In fact there’s several different Forbidden Planet’s as you can see by clicking this link. This results in the frankly surreal situation of going to conventions and seeing two different FP stalls in direct competition with each other. It’s a story that several comics journalists have touched on including Rich Johnston at Bleeding Cool , but nobody has ever delved into the messy history of the organisation properly, and frankly someone should. Not because there’s any dark, murky secrets.
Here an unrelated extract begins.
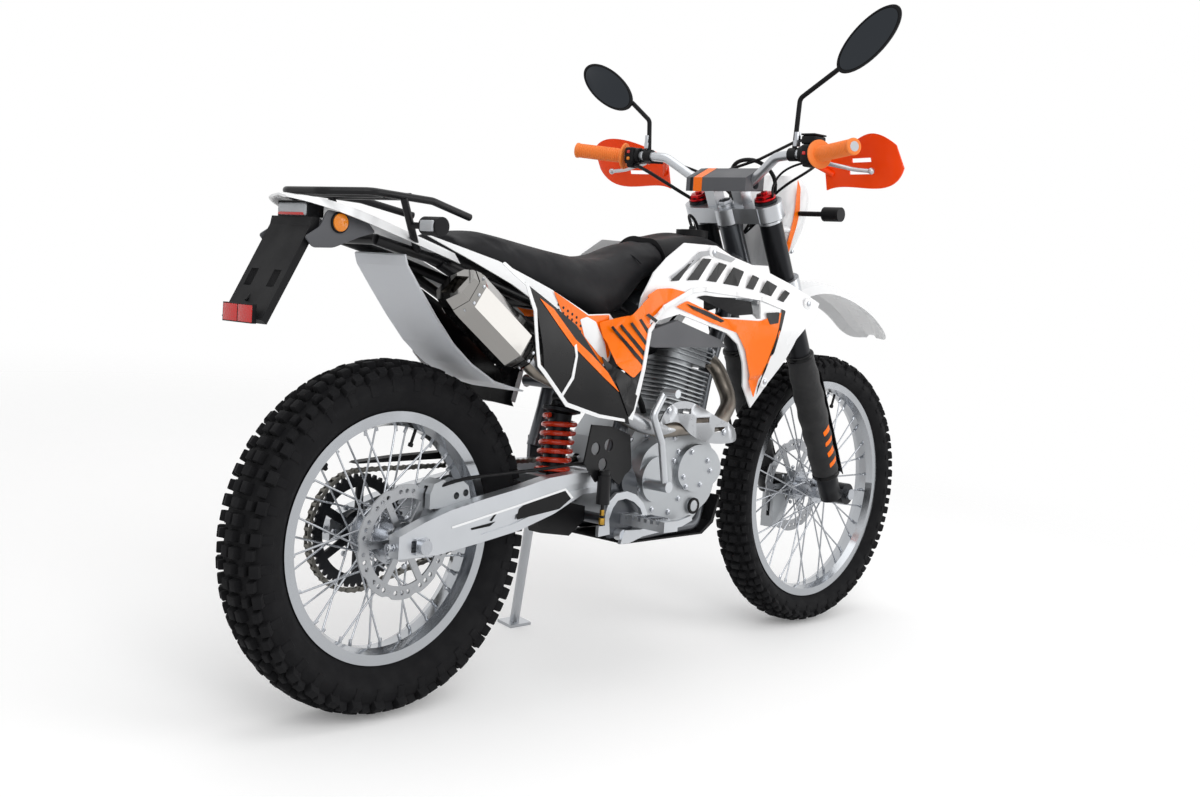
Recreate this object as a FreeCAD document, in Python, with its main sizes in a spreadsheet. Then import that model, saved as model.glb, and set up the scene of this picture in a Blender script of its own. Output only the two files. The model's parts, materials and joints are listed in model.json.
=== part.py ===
import FreeCAD, Part
import Sketcher
import math
import os
from FreeCAD import Placement, Rotation, Vector

# Enduro motorcycle, upright design frame in mm: X forward, Y left, Z up,
# origin under the rear axle; every node then gets the same lean onto the side stand.

SIZES = {
    # whole bike
    "wheelbase": 1423, "lean_degrees": 8, "rake_degrees": 27, "fit": 0.3, "slide": 0.5, "overrun": 5,
    "head_x": 1000, "head_z": 1030,
    # tyres and rims
    "rear_radius": 340, "rear_carcass": 326, "rear_side": 292, "rear_tyre_half": 55, "rear_rim_radius": 243.5,
    "rear_bead": 232, "rear_rim_inner": 214, "rear_rim_half": 34, "rear_lug_long": 24, "lug_half": 22,
    "rear_rows": 36, "front_radius": 347, "front_carcass": 334.5, "front_side": 312, "front_tyre_half": 43,
    "front_rim_radius": 280.5, "front_bead": 270, "front_rim_inner": 255, "front_rim_half": 27,
    "front_lug_long": 20, "front_rows": 40, "flange_wall": 4, "shoulder_lug_wide": 17, "shoulder_degrees": 38,
    # hubs, spokes, discs
    "spoke_radius": 2, "spoke_count": 36, "spoke_degrees": 62, "rear_hub_half": 78, "rear_hub_radius": 30,
    "rear_flange_radius": 48, "rear_flange_y": 32, "flange_thick": 6, "front_hub_half": 54,
    "front_hub_radius": 24, "front_flange_radius": 38, "front_flange_y": 28, "spoke_foot": 41,
    "front_spoke_foot": 32, "rear_axle_radius": 8.5, "rear_axle_half": 128, "axle_head": 14,
    "axle_head_long": 12, "front_axle_radius": 10, "front_axle_half": 128, "rear_disc_radius": 110,
    "rear_disc_inner": 84, "rear_disc_y": -70, "disc_thick": 4, "disc_hub": 38, "disc_arm": 14,
    "front_disc_radius": 122, "front_disc_inner": 94, "front_disc_y": 50, "wave_radius": 26, "wave_deep": 4,
    "wave_count": 10, "disc_hole": 4.5,
    # sprocket and chain
    "sprocket_radius": 111.7, "sprocket_root": 105, "sprocket_inner": 86, "sprocket_hub": 40, "sprocket_y": 70,
    "sprocket_thick": 6, "sprocket_teeth": 44, "sprocket_arm": 16, "chain_radius": 118,
    "chain_small_radius": 38, "chain_half_high": 6, "chain_wide": 16, "front_sprocket_x": 622,
    "front_sprocket_z": 415, "groove_wide": 8.5, "groove_deep": 8,
    "guard_x": -18, "guard_z": 440, "guard_long": 386, "guard_high": 46, "guard_wide": 24, "guard_tab_long": 34,
    "guard_tab_wide": 34, "guard_tab_high": 36, "guard_tab_x": 322,
    # swingarm and shock
    "arm_x": -52, "arm_z": 315, "arm_long": 640, "arm_high": 140, "arm_inner": 90, "arm_thick": 28,
    "pivot_x": 555, "pivot_z": 430, "pivot_radius": 15, "pivot_bolt": 9, "brace_x": 362, "brace_long": 40,
    "brace_z": 388, "brace_high": 56, "adjuster": 30, "adjuster_thick": 6, "slot_long": 44, "slot_high": 22,
    "pocket_deep": 3,
    "shock_x": 452, "shock_z": 395, "shock_long": 212, "shock_degrees": 8, "shock_rod": 12, "spring_radius": 33,
    "spring_wire": 5.5, "spring_turns": 6.5, "shock_body": 24, "shock_eye": 16,
    "shock_eye_half": 20, "shock_cap": 41, "shock_cap_thick": 7, "link_x": 400, "link_z": 300,
    "link_long": 150, "link_high": 88.4, "link_thick": 36,
    # frame
    "head_tube_radius": 27, "stem_bore": 17, "head_tube_top": -27, "head_tube_low": -174, "backbone_radius": 24,
    "side_tube": 17, "down_tube": 19, "cradle_tube": 13, "frame_x": 505, "frame_z": 290, "frame_long": 575,
    "frame_high": 650, "frame_half": 118, "plate_x": 508, "plate_z": 312, "plate_long": 92, "plate_high": 190,
    "plate_y": 123.8, "plate_thick": 9, "cross_tube": 12, "cap_radius": 23, "cap_thick": 8,
    "sub_tube": 10, "sub_x": -95, "sub_z": 600, "sub_long": 700, "sub_high": 310, "sub_half": 90,
    "skid_x": 600, "skid_z": 268, "skid_long": 330, "skid_high": 110, "skid_half": 92, "skid_thick": 4,
    "bridge_long": 78, "link_cross_x": 562.3, "link_cross_z": 338, "gusset_thick": 8,
    # engine
    "cases_x": 588, "cases_z": 319.4, "cases_long": 300, "cases_high": 250.6, "cases_half": 84,
    "clutch_x": 602, "clutch_z": 338, "clutch_long": 262, "clutch_high": 194, "clutch_thick": 36,
    "oval_x": 722, "oval_z": 396, "oval_long": 150, "oval_high": 104, "oval_thick": 12,
    "round_x": 652, "round_z": 430, "round_radius": 50, "round_thick": 12, "sight_x": 790, "sight_z": 362,
    "sight_radius": 17, "magneto_x": 790, "magneto_z": 442, "magneto_radius": 66, "magneto_thick": 34,
    "gear_x": 592, "gear_z": 364, "gear_long": 134, "gear_high": 110, "gear_thick": 16, "gear_lap": 1,
    "crank_x": 770, "crank_z": 440, "barrel_degrees": 12, "barrel_radius": 56, "barrel_low": 130,
    "barrel_top": 244, "fin_long": 156, "fin_wide": 150, "fin_thick": 3, "fin_pitch": 10, "fin_round": 26,
    "fin_count": 10, "head_long": 140, "head_wide": 132, "head_high": 58, "head_fin_count": 3,
    "head_cover_high": 20, "head_cover_long": 104, "head_cover_wide": 92, "intake_radius": 27,
    "airbox_x": 392, "airbox_z": 650, "airbox_long": 188, "airbox_high": 116, "airbox_half": 66,
    "carb_long": 62, "carb_wide": 66, "carb_high": 88,
    # exhaust
    "header_radius": 18, "header_x": 262, "header_z": 540, "header_long": 680, "header_high": 170,
    "header_half": 152, "shield_x": 616, "shield_z": 506, "shield_long": 266, "shield_high": 96,
    "shield_y": -160, "shield_thick": 2.5, "shield_slot_long": 46, "shield_slot_high": 12,
    "silencer_long": 232, "silencer_high": 98, "silencer_wide": 82, "silencer_x": 216, "silencer_y": -143,
    "silencer_z": 694, "silencer_degrees": 35.5, "silencer_cone": 46, "silencer_cap": 34,
    "silencer_chamfer": 26, "outlet_long": 30, "outlet_high": 46, "outlet_wide": 36,
    # tank, seat and panels
    "tank_x": 690.3, "tank_long": 292, "tank_z": 795, "tank_high": 170, "tank_half": 122, "cap_x": 873,
    "cap_z": 958, "filler_radius": 37, "filler_high": 22,
    "way_x": 300, "way_z": 760, "way_long": 300, "way_high": 52, "way_y": 60.3, "way_wide": 36,
    "seat_x": 90, "seat_long": 600, "seat_z": 770, "seat_high": 190, "seat_half": 112,
    "shroud_x": 550, "shroud_long": 600, "shroud_z": 575, "shroud_high": 375, "shroud_half": 190,
    "skin": 4, "boss_radius": 8, "shroud_boss_x": 790, "shroud_boss_z": 905, "shroud_boss_y": 100,
    "shroud_boss_long": 38.6, "panel_boss_x": 345, "panel_boss_z": 722, "panel_boss_y": 92.8,
    "panel_boss_long": 87, "tail_boss_x": 297, "tail_boss_z": 801, "tail_boss_y": 75.3,
    "tail_boss_long": 63.5, "shroud_window_x": 742, "shroud_window_z": 788, "shroud_window_long": 186,
    "shroud_window_high": 44,
    "cover_x": 556, "cover_long": 292, "cover_z": 716, "cover_high": 80, "cover_y": 137.1, "cover_thick": 14,
    "number_x": 165, "number_long": 335, "number_z": 560, "number_high": 280, "number_half": 192,
    "tail_x": -20, "tail_long": 500, "tail_z": 662, "tail_high": 262, "tail_half": 150,
    "fender_x": -268, "fender_long": 355, "fender_z": 850, "fender_high": 120, "fender_half": 92,
    "fender_boss": 8, "fender_boss_y": 30,
    "flap_half": 74, "flap_thick": 3, "flap_x": -38, "flap_z": 604, "flap_long": 322, "flap_high": 271,
    # rack, plate bracket and lamps
    "rack_tube": 7, "rack_x": -216, "rack_z": 905, "rack_long": 330, "rack_high": 84, "rack_half": 110,
    "rack_plate_x": -120, "rack_plate_long": 60, "rack_plate_half": 40, "rack_plate_thick": 4,
    "rack_hole": 3.4, "rack_pcd": 50, "bracket_x": -332, "bracket_z": 742, "bracket_long": 110,
    "bracket_high": 189.2, "bracket_half": 60, "bracket_slot_long": 22, "bracket_slot_high": 30,
    "bracket_slot_gap": 34, "bracket_slot_x": -300, "bracket_slot_z": 806,
    "reflector_half": 45, "reflector_high": 33, "reflector_thick": 8, "tail_lamp_half": 44,
    "tail_lamp_long": 34, "tail_lamp_high": 27, "tail_lamp_x": -236, "tail_lamp_z": 931.5,
    "signal_stem": 6, "signal_radius": 17, "signal_long": 46, "signal_reach": 190,
    "rear_signal_x": -52.6, "rear_signal_z": 930,
    # rear caliper and pedals
    "caliper_x": 42, "caliper_z": 402, "caliper_long": 92, "caliper_high": 52, "caliper_wide": 39.4,
    "caliper_slot": 10, "caliper_eye": 7, "pedal_y": -146, "pedal_x": 524, "pedal_z": 302, "pedal_long": 236,
    "pedal_high": 44,
    "pedal_thick": 8, "peg_x": 565, "peg_z": 352, "peg_y": 128.6, "peg_long": 122, "peg_wide": 44,
    "peg_high": 22, "peg_root": 12, "peg_tooth": 9, "peg_notch": 8, "shift_long": 150, "shift_rod": 6,
    "shift_bar": 5, "shift_z": 338, "shift_x": 625, "shift_shaft_z": 346, "toe_long": 34, "toe_radius": 9,
    "kick_rod": 8, "kick_x": 560, "kick_z": 424, "kick_long": 60, "kick_high": 202, "kick_y": -184,
    "kick_foot": 36, "kick_boss": 12,
    # heel plate with the brake cylinder
    "heel_x": 406, "heel_z": 420, "heel_long": 152, "heel_high": 140, "heel_thick": 4, "heel_window": 13,
    "master_x": 462, "master_z": 392, "master_radius": 14, "master_long": 60, "master_rod": 3.5,
    "master_collar": 11, "master_collar_high": 10,
    # side stand
    "stand_x": 552, "stand_y": 150, "stand_z": 300, "stand_rod": 11, "stand_boss": 17, "stand_boss_half": 12,
    "stand_foot_x": 632, "stand_foot_y": 262, "foot_long": 66, "foot_wide": 46, "foot_thick": 7,
    "stand_lug": 14, "stand_axis_x": 11, "stand_axis_y": 90, "stand_axis_z": 42, "stand_pin": 6,
    # fork and clamps, in the steering frame
    "fork_x": 27, "fork_y": 98, "fork_tube": 27, "fork_top": 24, "clamp_top": 16,
    "clamp_low": -22, "clamp_end": 38, "lower_top": -180, "lower_low": -222, "stem_radius": 16.5,
    "clamp_boss": 30, "stem_nut": 19, "stem_nut_high": 9, "sock_top": -380, "sock_long": 345, "sock_radius": 49.9,
    "leg_end": -790, "leg_radius": 27, "axle_x": 66.8, "axle_z": -800.6, "lug_radius": 27, "lug_half_wide": 22,
    "cap_nut": 20, "cap_nut_high": 8, "fork_guard_inner": 50.3, "fork_guard_thick": 3, "fork_guard_top": -440,
    "fork_guard_long": 292, "guard_arc_degrees": 70, "guard_inner_degrees": 20, "riser_x": 16.1,
    "riser_y": 40, "riser_wide": 26, "riser_long": 36, "riser_top": 84, "riser_bar_z": 64.7,
    # bars and what they carry
    "bar_radius": 11, "bar_x": 895, "bar_long": 90, "bar_z": 1095, "bar_high": 75, "bar_half": 409,
    "pad_x": 946, "pad_long": 70, "pad_z": 1076, "pad_high": 58, "pad_half": 88,
    "grip_radius": 17, "grip_flange": 32, "grip_flange_thick": 5,
    "hand_x": 998, "hand_long": 67, "hand_z": 1090, "hand_high": 117, "hand_half": 450, "hand_thick": 4,
    "hand_slot_long": 60, "hand_slot_high": 9, "stay_radius": 6, "switch_radius": 21, "switch_start": 238,
    "lever_rod": 5, "lever_ball": 8, "lever_x": 960, "lever_reach": 385, "lever_long": 46, "lever_z": 1128,
    "reservoir_long": 48, "reservoir_wide": 38, "reservoir_high": 24,
    "mirror_stem": 5.5, "mirror_clamp": 15, "mirror_clamp_long": 20, "mirror_x": 932, "mirror_head_long": 95,
    "mirror_head_high": 41, "mirror_head_deep": 24, "mirror_left_y": 350, "mirror_left_z": 1328,
    "mirror_left_degrees": 30, "mirror_right_y": -400, "mirror_right_z": 1400, "mirror_right_degrees": 41,
    # mask, lamps, mudguard
    "mask_x": 1104, "mask_long": 106, "mask_z": 912, "mask_high": 220, "mask_half": 106, "mask_stay": 8,
    "mask_root_back": 80.9, "mask_root_drop": 30,
    "lens_radius": 58, "lens_x": 1188, "lens_long": 26, "lens_z": 1032, "front_signal_x": 1142,
    "front_signal_z": 1040, "front_signal_root": 105.8, "front_signal_reach": 224,
    "guard_front_x": 1078, "guard_front_long": 590, "guard_front_z": 745, "guard_front_high": 140,
    "guard_front_half": 78, "fender_seat_long": 28, "fender_seat_wide": 50,
    "fender_seat_high": 28, "fender_seat_x": 2, "front_caliper_x": 1320, "front_caliper_z": 244,
    "front_caliper_long": 52,
    "front_caliper_high": 88, "front_caliper_wide": 35.7, "caliper_plate_thick": 8, "hose_radius": 3.5,
    "hose_x": 940, "hose_long": 400, "hose_z": 330, "hose_high": 830, "hose_half": 215,
}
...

I don’t think they are and there’s been rumours over the years suggesting just that but I’ve never seen or heard an ounce of proof to suggest wrongdoing, even though 20 years ago I might have dearly wished that to be true.

No, it’s to do a history as to how FP turned comic shops into corporate faceless things, which meant many newer shops followed the template and became equally faceless in an attempt to follow in FP’s wake. It’s an important part of British comics history that people have, to me, deliberately avoided for a variety of reasons.

I appreciate that people like going to FP, and I’ve shopped there myself, but like McDonalds  or Costa Coffee it crushes individuality and creativity in their particular industries. If you look at the examples of the really quite excellent Page 45 in Nottingham  or Gosh! in London, then you can see how comics shops should be in my own humble opinion. I can get genuinely excited going into Page 45 and recapture that joy I had when I was hunting round Glasgow trying to find comics and frankly that’s a precious, glorious thing I don’t get going into FP and staring at a wall of expensive toys, or asking surly staff where a book or comic is. I want to feel like the people running the shop care, and you get that if you go into a local, independent deli, or coffee shop, or comic shop. You don’t get that at Costa, or McDonalds, or FP. It’s just about the coin.